The Byrds were in their mid-20s when they made Younger Than Yesterday; it’s not hard to see the appeal that sentiment might have held for them. But what does it have to offer us now? When I was a few years older than that, I accompanied a vanload of North Dakota high schoolers on a tour of their home state. We were bringing a theatrical production to the public parks of their hometowns—some large, by the standards of North Dakota cities, and some very small. One day on the road (somewhere between Wishek and Jamestown, I think), a young man who was yet some years away from the kind of epiphany celebrated in “My Back Pages” asked me, wide-eyed, how to act on a first date.

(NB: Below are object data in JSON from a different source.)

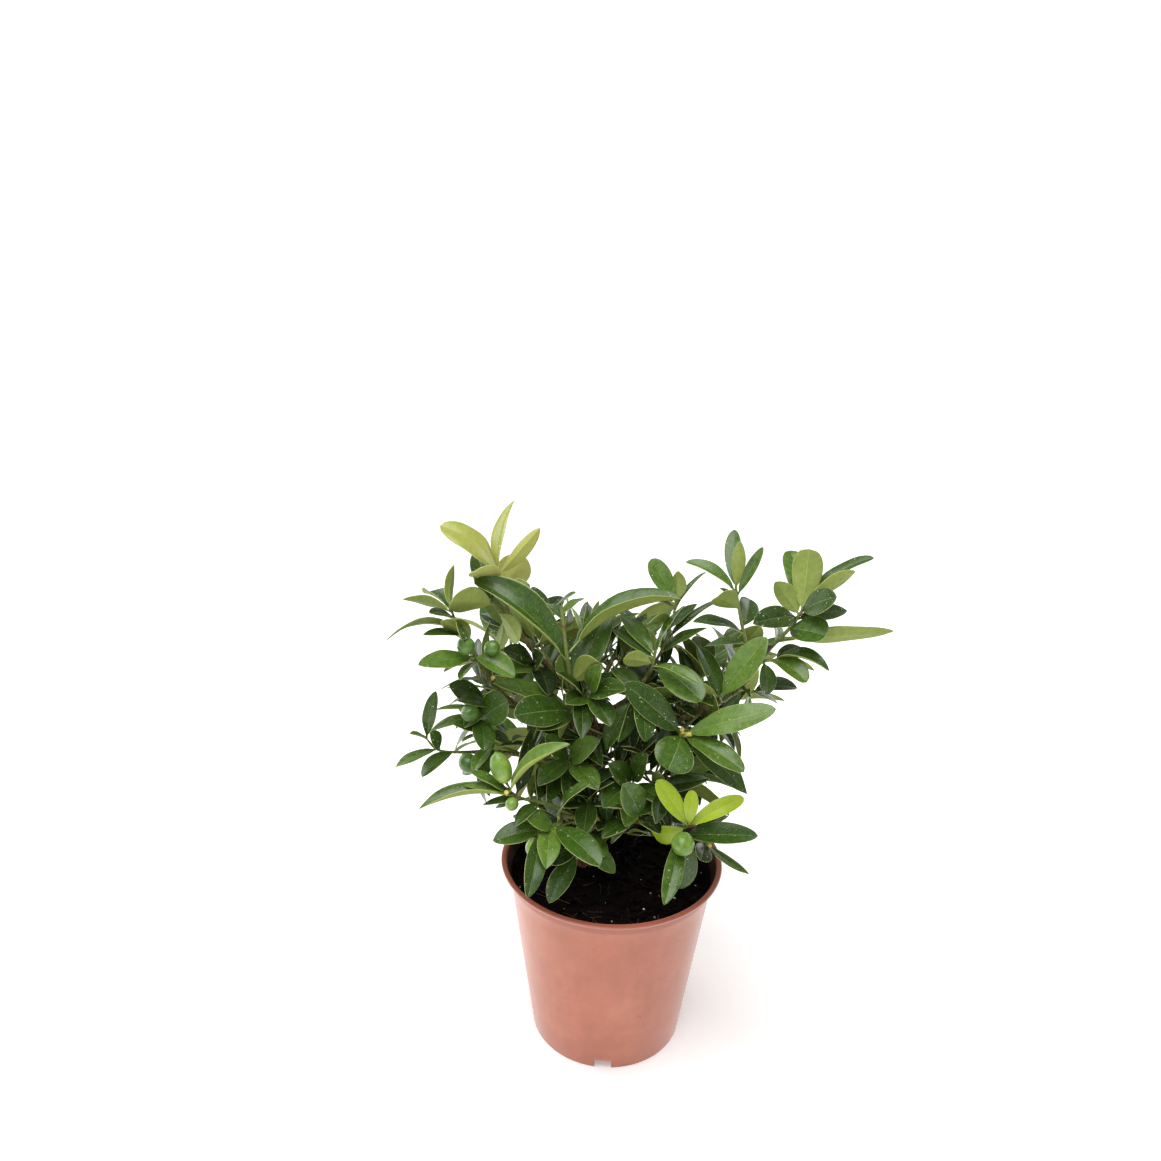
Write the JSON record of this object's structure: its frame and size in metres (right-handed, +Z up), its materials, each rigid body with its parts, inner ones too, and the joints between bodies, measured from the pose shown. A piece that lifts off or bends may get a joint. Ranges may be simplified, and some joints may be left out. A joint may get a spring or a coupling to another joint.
{
  "type": "potted limequat",
  "caption": "Small citrus bush with glossy leaves and unripe green fruits, growing in a round, tapered plastic nursery pot with a flared lip.",
  "frame": {"origin": "on the ground at the middle of the pot's base", "axes": "+Z up along the pot's axis, -Y towards the front of the bush"},
  "size_m": [0.3902, 0.2884, 0.472],
  "materials": {
    "pot_plastic": "satin",
    "soil": "matte",
    "bark": "matte",
    "leaf": "satin",
    "flush_leaf": "satin",
    "fruit": "satin"
  },
  "bodies": {
    "root": {"pot": "pot_plastic", "soil": "soil", "trunk_and_branches": "bark", "flush_low_right": "flush_leaf", "flush_top_left": "flush_leaf", "fruit_far_left_low_1": "fruit", "fruit_front_fan_1": "fruit", "fruit_front_fan_2": "fruit", "fruit_front_rosette_1": "fruit", "fruit_front_rosette_2": "fruit", "fruit_left_mid_1": "fruit", "fruit_left_mid_2": "fruit", "fruit_left_mid_low_1": "fruit", "fruit_low_right_1": "fruit", "shoot_back_1": "leaf", "shoot_back_10": "leaf", "shoot_back_11": "leaf", "shoot_back_12": "leaf", "shoot_back_3": "leaf", "shoot_back_4": "leaf", "shoot_back_5": "leaf", "shoot_back_6": "leaf", "shoot_back_7": "leaf", "shoot_back_8": "leaf", "shoot_back_9": "leaf", "shoot_centre": "leaf", "shoot_centre_top": "leaf", "shoot_far_left_low": "leaf", "shoot_front_fan": "leaf", "shoot_front_low": "leaf", "shoot_front_middle": "leaf", "shoot_front_rosette": "leaf", "shoot_inner_1": "leaf", "shoot_inner_2": "leaf", "shoot_inner_3": "leaf", "shoot_inner_5": "leaf", "shoot_inner_6": "leaf", "shoot_inner_7": "leaf", "shoot_inner_left": "leaf", "shoot_inner_low_left": "leaf", "shoot_inner_low_right": "leaf", "shoot_inner_right": "leaf", "shoot_inner_top": "leaf", "shoot_left_dark": "leaf", "shoot_left_far": "leaf", "shoot_left_inner": "leaf", "shoot_left_mid": "leaf", "shoot_left_mid_low": "leaf", "shoot_left_top": "leaf", "shoot_low_right": "leaf", "shoot_middle": "leaf", "shoot_middle_low": "leaf", "shoot_right_crown": "leaf", "shoot_right_low": "leaf", "shoot_right_node": "leaf", "shoot_right_pair": "leaf", "shoot_right_under": "leaf", "shoot_top_left_back": "leaf", "shoot_top_middle": "leaf", "shoot_top_right": "leaf"}
  },
  "joints": []
}
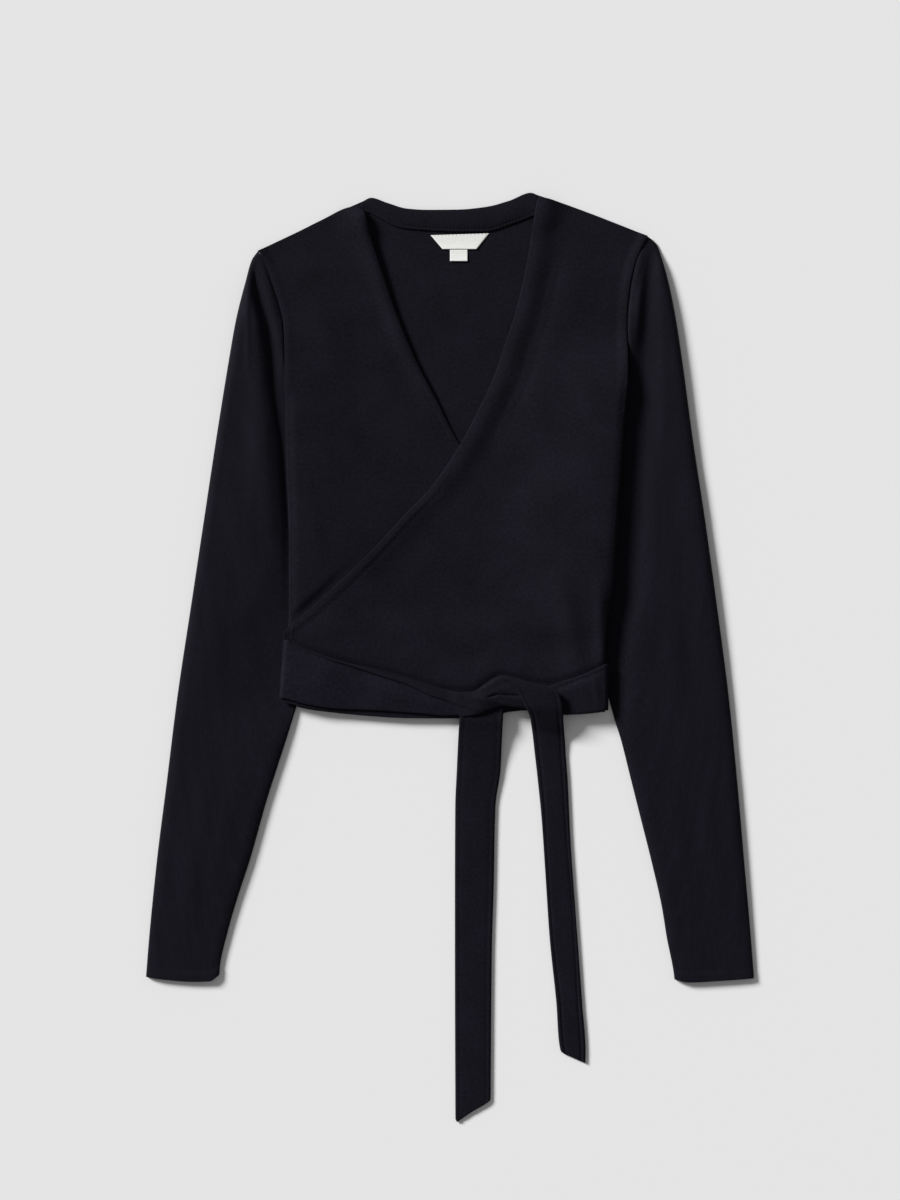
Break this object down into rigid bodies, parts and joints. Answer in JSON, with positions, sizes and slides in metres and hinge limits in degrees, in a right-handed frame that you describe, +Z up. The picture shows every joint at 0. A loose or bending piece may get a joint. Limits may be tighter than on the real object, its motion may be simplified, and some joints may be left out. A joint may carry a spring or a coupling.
{
  "type": "wrap top",
  "caption": "Long-sleeved wrap top in plain navy jersey, laid flat with crossed fronts, a back neckband and a waist tie knotted at the front.",
  "frame": {"origin": "middle of the bounding box, on the surface that the garment lies on", "axes": "+X toward the viewer's right of the laid front, +Y from the hem toward the neck, +Z up off the surface"},
  "size_m": [0.5348, 0.8176, 0.0188],
  "materials": {
    "navy_jersey": "fine smooth jersey, matt with a faint sheen",
    "navy_neckband": "fine smooth jersey facing, matt",
    "navy_tie": "doubled fine jersey, matt with a faint sheen",
    "white_tape": "plain woven satin tape, bare"
  },
  "bodies": {
    "root": {"back": "navy_jersey", "back_neckband": "navy_neckband", "front_under": "navy_jersey", "front_over": "navy_jersey", "sleeve_left": "navy_jersey", "sleeve_right": "navy_jersey", "tie_back": "navy_tie", "tie_left": "navy_tie", "tie_left_fold": "navy_tie", "tie_right": "navy_tie", "knot_strand": "navy_tie", "tail_left": "navy_tie", "tail_right": "navy_tie", "label": "white_tape", "size_tag": "white_tape"}
  },
  "joints": []
}
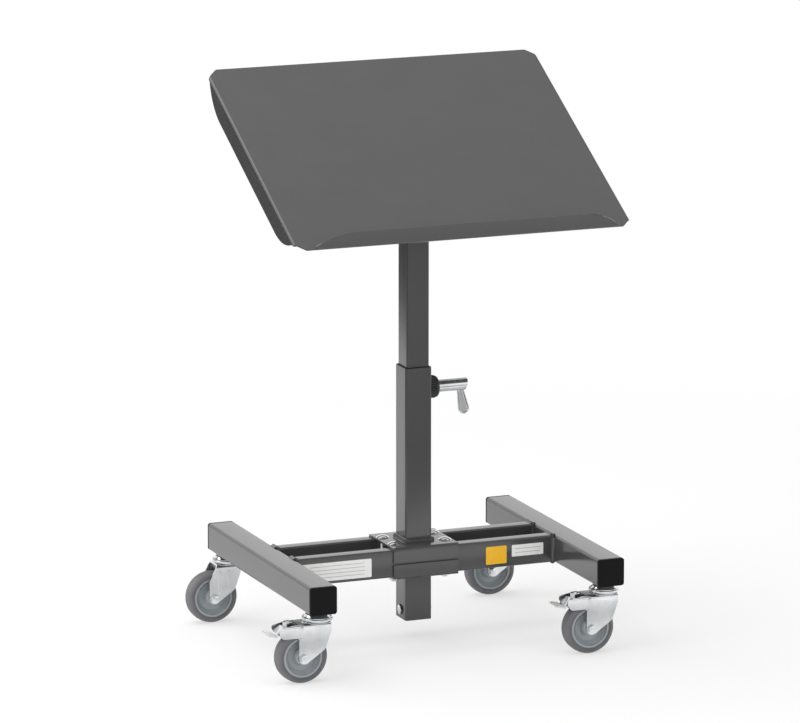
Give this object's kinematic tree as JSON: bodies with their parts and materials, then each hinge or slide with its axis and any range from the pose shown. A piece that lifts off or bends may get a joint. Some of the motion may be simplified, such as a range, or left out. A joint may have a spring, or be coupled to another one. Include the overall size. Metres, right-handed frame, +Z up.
{
  "type": "tilting material cart",
  "caption": "Antistatic material cart: caster base with a clamped sliding carriage, a telescopic square column with a height clamp, and a folded tray that tilts.",
  "frame": {"origin": "on the floor, on the axis of the square column at the middle of its slide", "axes": "+Z up, +X to the right-hand side, the tray's low front edge and the foot brakes face -Y"},
  "size_m": [0.5485, 0.4208, 0.8116],
  "materials": {
    "painted_steel": "semi-gloss anthracite powder coat",
    "black_plastic": "fine-grained moulded black plastic",
    "zinc_steel": "bright zinc plating",
    "wheel_rim": "moulded grey polyamide",
    "tyre": "grey conductive thermoplastic rubber"
  },
  "bodies": {
    "base": {"left_beam": "painted_steel", "right_beam": "painted_steel", "end_caps": "black_plastic", "front_rail": "painted_steel", "rear_rail": "painted_steel", "rail_welds": "painted_steel", "swivel_stems": "zinc_steel", "stem_nuts": "zinc_steel"},
    "carriage": {"clamp_top_plate": "painted_steel", "clamp_bottom_plate": "painted_steel", "clamp_bolts": "zinc_steel", "clamp_nuts": "zinc_steel", "outer_tube": "painted_steel", "column_weld": "painted_steel", "guide_bush": "black_plastic", "stop_bolt": "zinc_steel", "stop_sleeve": "black_plastic", "stop_nut": "zinc_steel", "clamp_boss": "black_plastic"},
    "pressure_pad": {"clamp_pad": "black_plastic"},
    "clamp_handle": {"clamp_spindle": "zinc_steel", "clamp_barrel": "zinc_steel", "clamp_lever": "zinc_steel"},
    "mast": {"mast_tube": "painted_steel", "mast_foot": "black_plastic", "pivot_bushes": "black_plastic", "tilt_bolt": "zinc_steel", "tilt_spacer": "zinc_steel"},
    "tilt_handle": {"tilt_lever": "black_plastic"},
    "tray": {"tray": "painted_steel", "left_bracket": "painted_steel", "right_bracket": "painted_steel", "pivot_bolt": "zinc_steel"},
    "caster_front_left": {"swivel_ring_front_left": "zinc_steel", "fork_front_left": "zinc_steel", "axle_front_left": "zinc_steel", "brake_rivet_front_left": "zinc_steel"},
    "wheel_front_left": {"rim_front_left": "wheel_rim", "tyre_front_left": "tyre"},
    "brake_front_left": {"pedal_front_left": "zinc_steel", "brake_block_front_left": "zinc_steel"},
    "caster_front_right": {"swivel_ring_front_right": "zinc_steel", "fork_front_right": "zinc_steel", "axle_front_right": "zinc_steel", "brake_rivet_front_right": "zinc_steel"},
    "wheel_front_right": {"rim_front_right": "wheel_rim", "tyre_front_right": "tyre"},
    "brake_front_right": {"pedal_front_right": "zinc_steel", "brake_block_front_right": "zinc_steel"},
    "caster_rear_left": {"swivel_ring_rear_left": "zinc_steel", "fork_rear_left": "zinc_steel", "axle_rear_left": "zinc_steel"},
    "wheel_rear_left": {"rim_rear_left": "wheel_rim", "tyre_rear_left": "tyre"},
    "caster_rear_right": {"swivel_ring_rear_right": "zinc_steel", "fork_rear_right": "zinc_steel", "axle_rear_right": "zinc_steel"},
    "wheel_rear_right": {"rim_rear_right": "wheel_rim", "tyre_rear_right": "tyre"}
  },
  "joints": [
    {"name": "carriage_slide", "type": "slide", "parent": "base", "child": "carriage", "axis": [1, 0, 0], "range_m": [-0.135, 0.135]},
    {"name": "mast_lift", "type": "slide", "parent": "carriage", "child": "mast", "axis": [0, 0, 1], "range_m": [-0.22, 0.045]},
    {"name": "tray_tilt", "type": "hinge", "parent": "mast", "child": "tray", "pos_m": [0, 0, 0.681], "axis": [1, 0, 0], "range_deg": [-28.5, 16.5]},
    {"name": "clamp_travel", "type": "slide", "parent": "carriage", "child": "pressure_pad", "axis": [1, 0, 0], "range_m": [0, 0.0015]},
    {"name": "clamp_turn", "type": "hinge", "parent": "pressure_pad", "child": "clamp_handle", "pos_m": [0.0205, 0, 0.363], "axis": [1, 0, 0], "range_deg": [0, 360]},
    {"name": "tilt_clamp_turn", "type": "hinge", "parent": "mast", "child": "tilt_handle", "pos_m": [-0.03, 0, 0.636], "axis": [1, 0, 0], "range_deg": [-90, 0]},
    {"name": "swivel_front_left", "type": "hinge", "parent": "base", "child": "caster_front_left", "pos_m": [-0.218, -0.181, 0.09], "axis": [0, 0, 1], "continuous": true},
    {"name": "roll_front_left", "type": "hinge", "parent": "caster_front_left", "child": "wheel_front_left", "pos_m": [-0.243, -0.181, 0.0375], "axis": [0, 1, 0], "continuous": true},
    {"name": "pedal_front_left", "type": "hinge", "parent": "caster_front_left", "child": "brake_front_left", "pos_m": [-0.247, -0.181, 0.0805], "axis": [0, -1, 0], "range_deg": [0, 7]},
    {"name": "swivel_front_right", "type": "hinge", "parent": "base", "child": "caster_front_right", "pos_m": [0.218, -0.181, 0.09], "axis": [0, 0, 1], "continuous": true},
    {"name": "roll_front_right", "type": "hinge", "parent": "caster_front_right", "child": "wheel_front_right", "pos_m": [0.193, -0.181, 0.0375], "axis": [0, 1, 0], "continuous": true},
    {"name": "pedal_front_right", "type": "hinge", "parent": "caster_front_right", "child": "brake_front_right", "pos_m": [0.189, -0.181, 0.0805], "axis": [0, -1, 0], "range_deg": [0, 7]},
    {"name": "swivel_rear_left", "type": "hinge", "parent": "base", "child": "caster_rear_left", "pos_m": [-0.218, 0.181, 0.09], "axis": [0, 0, 1], "continuous": true},
    {"name": "roll_rear_left", "type": "hinge", "parent": "caster_rear_left", "child": "wheel_rear_left", "pos_m": [-0.243, 0.181, 0.0375], "axis": [0, 1, 0], "continuous": true},
    {"name": "swivel_rear_right", "type": "hinge", "parent": "base", "child": "caster_rear_right", "pos_m": [0.218, 0.181, 0.09], "axis": [0, 0, 1], "continuous": true},
    {"name": "roll_rear_right", "type": "hinge", "parent": "caster_rear_right", "child": "wheel_rear_right", "pos_m": [0.193, 0.181, 0.0375], "axis": [0, 1, 0], "continuous": true}
  ],
  "couplings": [
    {"joint": "clamp_turn", "follows": "clamp_travel", "rad_per_m": 4188.8}
  ]
}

It might not have meant anything to him, but I should have said that the jangle is how to act on a first date: light but honest, clever but genuine. That’s not a perfect answer, because the jangle’s not perfect; when it errs, it errs on the side of being too pleased with itself, and that’s not a great look on a riff or a dinner companion. All in all, however, it’s as good a model for construing and presenting yourself as any figurational construct in rock songcraft. If you have to be a white man with matters whose hearts must be cut to, let the jangle be your scalpel. That’s what I should have told that boy from North Dakota, with Younger Than Yesterday playing on the van’s stereo.